The data and analytics are welded together in a dance of certainty that is mutually self supporting. That the real you may be made up of non-data elements is something that the data and analytics cannot recognise, for it sees only what it is capable of looking for, that it is capable of utilising, that it is capable of welding together. The model’s lens is at best partial, at worst distorting.
What this adds up to is a disconnect between ‘insurer reality’ and ‘consumer reality’. And that disconnect will I believe slowly and surely over time distort relationships between the two. If it becomes cemented into how the market works, that distortion will create a permanent resistance to trust in the sector.
As insurer after insurer see their customers through the lens of bigger and ever more complex data analytics, the more that lens will put distance between the two. Insurers may refer to it as personalisation, when it is actually happening is individualisation. The person’s been lost.

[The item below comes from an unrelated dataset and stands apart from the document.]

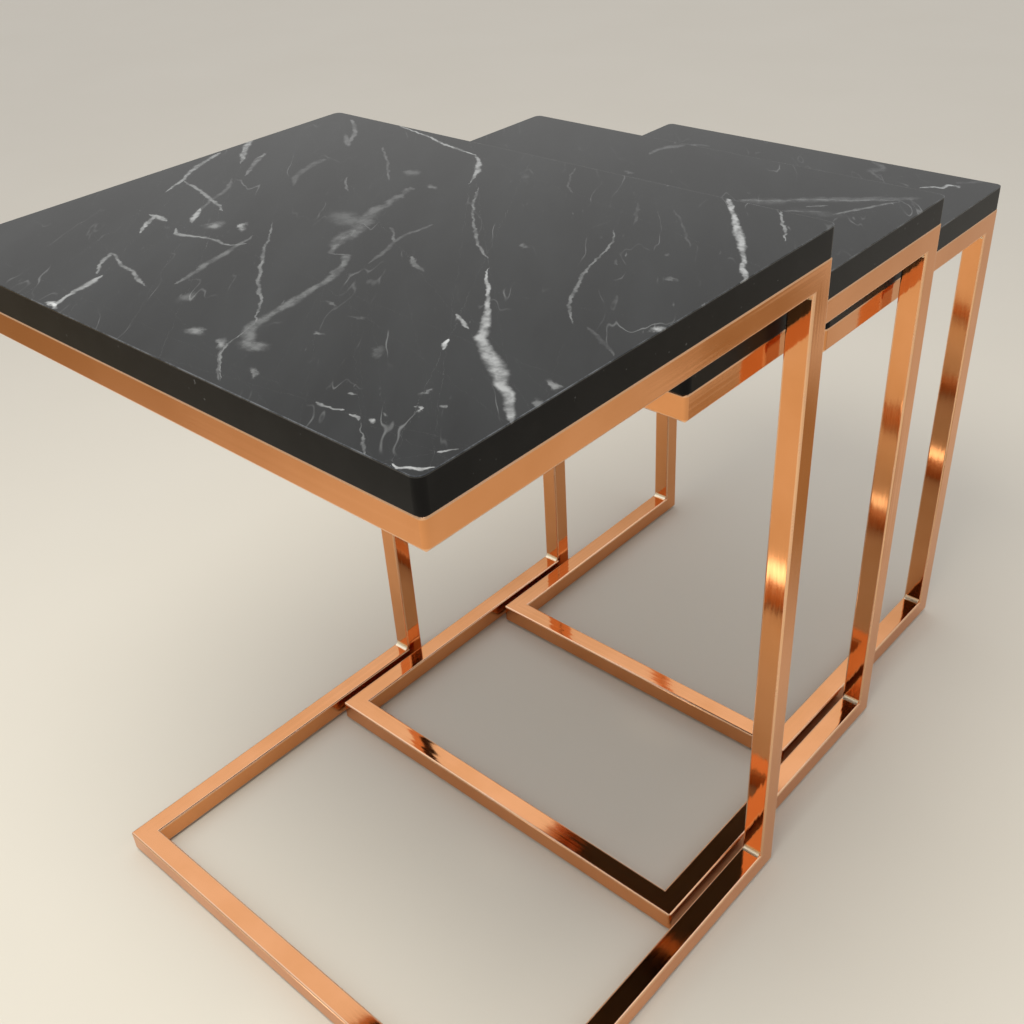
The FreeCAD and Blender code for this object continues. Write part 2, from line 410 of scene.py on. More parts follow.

I believe that those small distortions in how the market sees its customers will evolve into one of the defining challenges facing the digitalisation of insurance. Handled badly and the public will experience a market permanently out of kilter with its own reality. Done right and the public will experience a market that recognises them for who they really are, in ways that they understand. The decisions now being weighed up by digital insurance strategists will bequeath a significant legacy for the sector’s future.